How To Choose A Therapist After Treatment

In treatment, I learned more about myself in 3 months than I did in 20 years. I wasn’t really expecting that, I figured treatment was just about learning to not use drugs and alcohol, but really it is so much more than that.

During long term-treatment, of 90 days, I had no choice but to look at myself, my behavior and my thought processes. I also looked into my past, which meant delving into some pretty bad memories. I had some counseling sessions, and worked through a lot of things in groups and with my sponsor. Some other tools I found that helped me get to know myself better include journaling, step-work and meditation.

Why Go To Therapy After Treatment?

After treatment, I continued on with my recovery and my journey of self-exploration. I began to see that I had some specific issues that kept coming up, particularly in my romantic relationships. I also noticed I had some difficulties standing up for myself and some anxiety. It was suggested to me that I try doing some therapy to help me work through these things.

One of the things I love about recovery is that it really opened me up to all the different ways I can improve my life. It started with getting clean and sober, but it didn’t end there. Therapy has just been one more tool I can use to help me get grow into the best possible version of myself.
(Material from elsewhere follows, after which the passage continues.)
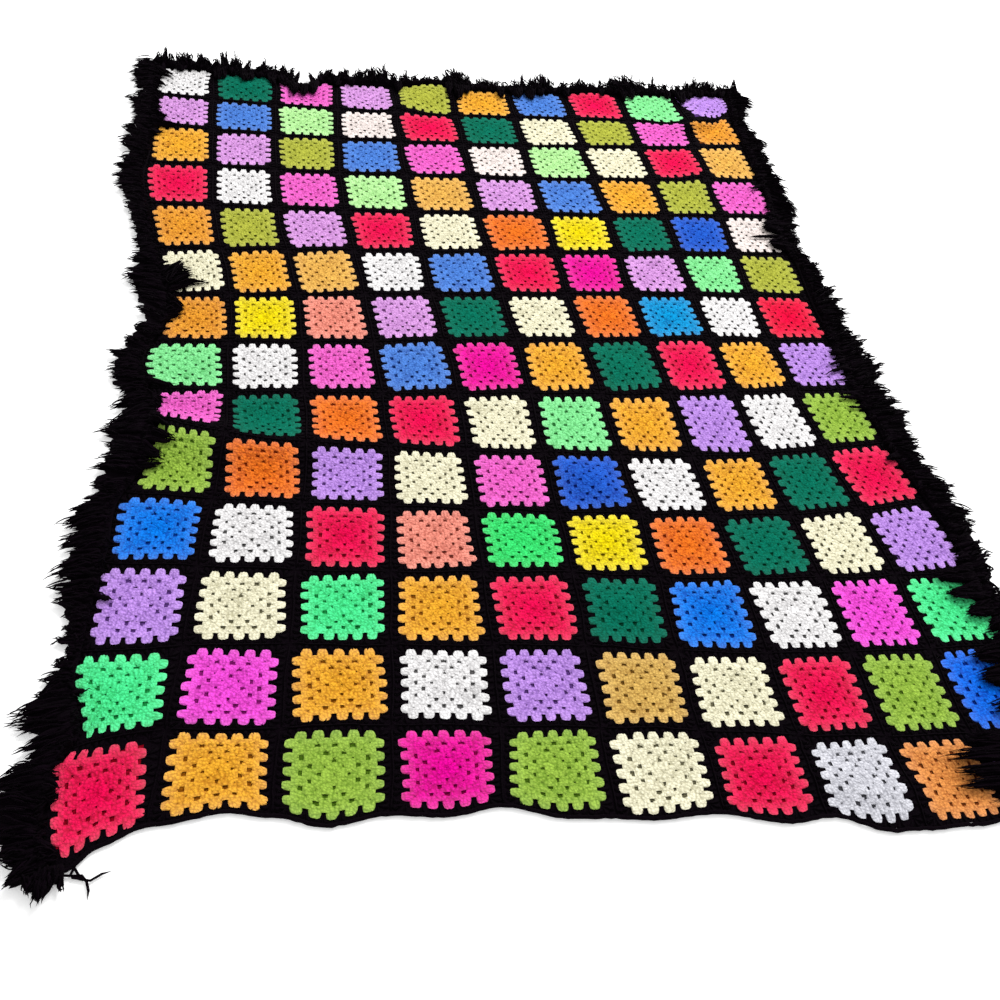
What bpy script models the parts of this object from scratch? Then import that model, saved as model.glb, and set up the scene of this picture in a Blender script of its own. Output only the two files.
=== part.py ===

It’s easy to think that once you get into sobriety all your problems will disappear, but that’s rarely the case. It’s true that some things in your life will improve drastically, but other things may come up, and when they do, it’s important to address them.

How To Choose A Good Therapist

I began searching for a therapist to work with, and found that it isn’t always easy to find one you are compatible with I was really looking for a therapist that specialized in DBT. I had some counseling in my teens, but I just went with the first therapist I saw. This time, I wanted to make sure we were a good match.

Therapy is an investment, in both money and time, so you owe it to yourself to take the time to choose a therapist that you feel good about.

For me, it was important to have a female therapist. You may find that you have a preference for one over the other and that is okay. I have had a male therapist in the past, and for me, I just feel more comfortable with a woman.

A good therapist also wants to make sure that the two of you work well together. He or she will often refer you to someone else if this isn’t the case. If you have a therapist who tells you after a few sessions that he or she thinks someone else may be better for you, try not to take it personally, there is always a reason behind it.

When I met with my current therapist for the first time, she spent some time talking about the way that she worked, what her philosophies were and she talked to me about confidentiality.

Confidentiality is an important element of the therapeutic relationship. It’s something that a good therapist will bring up right away. There are strict regulations around privacy, the sharing of information and patient rights and privacy. My therapist made sure I understood all of this up front.

Next, she wanted to spend some time getting to know me. She asked me what my goals were for therapy. This is another important point. By asking me what my needs were, and what I was hoping to achieve with our sessions, it made me feel that we were partners and that what I want mattered.

It Might Take More Than One Try

Before I started working with the therapist I have now, though, I met with two others. The first one was nice enough, but she primarily worked with children. The way she interacted with me, you could tell she spent a lot of time around kids. It wasn’t bad or anything, but it did feel like I was sitting with my kindergarten teacher. My second try was with someone who I felt was too stiff and formal. I met with each of them once, and it just wasn’t right for me, so I let them know I would be continuing to look for someone. I felt uncomfortable doing that, to be honest, but I knew that it was important for me to find someone I could connect with.

The third time was a charm, and I am glad I kept looking. A lot of people don’t realize that you sometimes need to shop around for a therapist, and you don’t have to just settle for the first person you meet with.

Therapy is just one part of the work I do on myself. I also continue to participate in recovery activities. I believe that recovery isn’t just about remaining abstinent, it is a process of healing, growing and uncovering your best self.